It might have been a full year since the last United States Grand Prix, but the busy Fernando Alonso has already been back on track in the US a number of times in 2018.
“I’m very happy to go back to the US," said the McLaren driver this week. "I obviously raced there in January at Daytona, and then I went to Barber in Alabama a few weeks ago for the IndyCar test.
"Now, I’m going to another circuit – one of my favourite ones, Austin – for the last time in Formula 1 in the US," he said, contemplating his imminent retirement from F1 at the end of the current season.
“I’m ready to enjoy the magic atmosphere there. For me, it’s always very nice to race in front of the American fans.
"Hopefully we can get back into the points that we need for the constructors’ championship, to help the team and to give us a boost in motivation."

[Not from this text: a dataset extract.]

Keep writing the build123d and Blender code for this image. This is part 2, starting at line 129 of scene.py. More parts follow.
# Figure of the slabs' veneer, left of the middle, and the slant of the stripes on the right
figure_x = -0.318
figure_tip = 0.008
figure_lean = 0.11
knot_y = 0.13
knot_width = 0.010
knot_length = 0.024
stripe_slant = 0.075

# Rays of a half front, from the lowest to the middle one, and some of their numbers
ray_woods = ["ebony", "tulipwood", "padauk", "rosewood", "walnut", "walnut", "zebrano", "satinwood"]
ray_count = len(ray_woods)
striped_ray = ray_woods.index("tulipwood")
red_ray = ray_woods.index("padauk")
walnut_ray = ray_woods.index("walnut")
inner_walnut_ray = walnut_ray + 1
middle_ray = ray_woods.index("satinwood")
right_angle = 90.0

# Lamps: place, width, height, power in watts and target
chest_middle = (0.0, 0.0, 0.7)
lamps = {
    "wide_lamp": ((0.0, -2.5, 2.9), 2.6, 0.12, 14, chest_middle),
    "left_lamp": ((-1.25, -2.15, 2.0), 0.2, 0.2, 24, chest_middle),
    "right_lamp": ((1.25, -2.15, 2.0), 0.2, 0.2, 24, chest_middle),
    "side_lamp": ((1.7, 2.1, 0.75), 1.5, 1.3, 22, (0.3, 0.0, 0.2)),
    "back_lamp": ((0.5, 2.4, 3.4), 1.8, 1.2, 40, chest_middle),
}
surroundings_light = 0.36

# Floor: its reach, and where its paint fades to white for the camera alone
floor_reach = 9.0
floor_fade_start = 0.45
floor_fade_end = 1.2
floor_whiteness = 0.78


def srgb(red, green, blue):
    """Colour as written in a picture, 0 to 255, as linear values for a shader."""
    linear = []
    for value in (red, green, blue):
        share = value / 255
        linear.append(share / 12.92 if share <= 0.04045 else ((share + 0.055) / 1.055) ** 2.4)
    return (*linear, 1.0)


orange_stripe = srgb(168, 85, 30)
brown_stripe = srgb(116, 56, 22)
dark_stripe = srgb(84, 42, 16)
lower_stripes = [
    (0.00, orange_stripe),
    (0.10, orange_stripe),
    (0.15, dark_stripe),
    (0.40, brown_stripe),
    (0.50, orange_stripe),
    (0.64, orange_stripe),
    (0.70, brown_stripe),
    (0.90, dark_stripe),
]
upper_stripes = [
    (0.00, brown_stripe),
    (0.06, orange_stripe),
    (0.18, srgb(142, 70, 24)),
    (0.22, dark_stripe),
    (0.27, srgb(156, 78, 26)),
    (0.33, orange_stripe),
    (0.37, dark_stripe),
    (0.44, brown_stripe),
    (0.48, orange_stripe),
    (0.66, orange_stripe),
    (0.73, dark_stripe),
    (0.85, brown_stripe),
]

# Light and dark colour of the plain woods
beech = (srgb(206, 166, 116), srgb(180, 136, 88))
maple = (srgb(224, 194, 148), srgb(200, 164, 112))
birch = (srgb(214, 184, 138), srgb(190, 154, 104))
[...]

Even that modest ambition of scooping up some points this weekend seems like a tall order given McLaren's ongoing struggles in recent races.
“We had a very good race in Singapore a couple of weeks ago, but we weren’t in the points in the last two races," he acknowledged. "So in Austin we want to change that."

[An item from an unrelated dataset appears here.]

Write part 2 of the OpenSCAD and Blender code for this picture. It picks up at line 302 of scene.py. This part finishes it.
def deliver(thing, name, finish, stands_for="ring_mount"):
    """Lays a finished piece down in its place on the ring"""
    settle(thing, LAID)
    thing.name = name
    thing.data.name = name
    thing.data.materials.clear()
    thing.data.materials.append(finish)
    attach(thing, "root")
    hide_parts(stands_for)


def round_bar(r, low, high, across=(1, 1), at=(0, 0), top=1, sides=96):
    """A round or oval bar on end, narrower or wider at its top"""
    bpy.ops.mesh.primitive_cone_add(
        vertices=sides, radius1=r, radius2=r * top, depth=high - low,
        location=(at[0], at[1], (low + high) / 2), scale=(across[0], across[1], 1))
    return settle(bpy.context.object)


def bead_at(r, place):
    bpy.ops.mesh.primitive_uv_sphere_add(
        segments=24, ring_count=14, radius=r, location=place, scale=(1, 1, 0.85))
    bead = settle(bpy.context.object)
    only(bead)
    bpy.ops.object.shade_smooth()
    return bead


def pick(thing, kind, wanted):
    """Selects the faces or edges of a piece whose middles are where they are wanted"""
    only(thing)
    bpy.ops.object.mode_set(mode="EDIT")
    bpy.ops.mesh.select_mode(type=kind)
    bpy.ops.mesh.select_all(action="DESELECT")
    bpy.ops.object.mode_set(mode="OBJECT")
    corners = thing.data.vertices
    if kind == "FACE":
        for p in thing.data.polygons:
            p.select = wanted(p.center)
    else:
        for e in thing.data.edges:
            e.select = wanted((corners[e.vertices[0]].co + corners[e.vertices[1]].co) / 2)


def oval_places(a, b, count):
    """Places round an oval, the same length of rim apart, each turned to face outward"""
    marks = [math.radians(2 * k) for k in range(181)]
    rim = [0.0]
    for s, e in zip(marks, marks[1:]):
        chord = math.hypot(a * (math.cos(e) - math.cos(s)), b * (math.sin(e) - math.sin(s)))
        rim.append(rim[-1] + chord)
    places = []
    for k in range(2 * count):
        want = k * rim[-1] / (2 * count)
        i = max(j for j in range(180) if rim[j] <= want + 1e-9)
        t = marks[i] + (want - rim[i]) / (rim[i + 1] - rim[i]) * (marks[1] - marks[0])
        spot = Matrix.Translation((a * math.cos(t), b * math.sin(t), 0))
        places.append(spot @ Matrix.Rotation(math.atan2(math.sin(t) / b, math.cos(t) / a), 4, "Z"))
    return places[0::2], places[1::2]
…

It's all a far cry from his weekend in Japan, where he successfully finished on the podium in the FIA World Endurance Championship Six Hours of Fuji race, which had been pulled forward by a week in order to avoid a direct clash with the United States Grand Prix and allow Alonso to participate in both races.
Alonso and his co-drivers Kazuki Nakajima and Sebastien Buemi had to settle for second place in Sunday's race, after being out-paced by the sister #7 Toyota car crewed by Kamui Kobayashi, Mike Conway and Jose Maria Lopez.
"Mega weekend again for the team!," Alonso said on Twitter after the race. "Congrats to car 7 today, very happy for the team.
"A perfect result at the home GP. 1-2 and we extend the advantages in the drivers and constructor championship."
Toyota now has a 14 point lead over Rebellion Racing in the team standings. Alonso, Buemi and Nakajima remain top of the drivers’ championship with 84 points apiece, which is 13 points ahead of their Toyota stablemates.
But Alonso insisted that Toyota didn't have an unfair technical advantage in WEC over its rivals.
“People are always talking about Toyota's dominance, but [on Sunday] SMP and Rebellion were doing the same times as us when they had a clear lap,” Alonso pointed out
“To have a car that's been developed for four months doing the same times as a Toyota with 10 years of development is unfair, if we want to call it that, but today they nailed it.
“Other times they lose three or four minutes more than us in the pitstops during the six hour.
"When they finish three or four laps behind, it looks as if the Toyotas are racing alone, but that's the result of a race that's perfectly executed.”
Unfortunately Alonso can only dream of the days when McLaren used to hold a similar dominant advantage in Formula 1.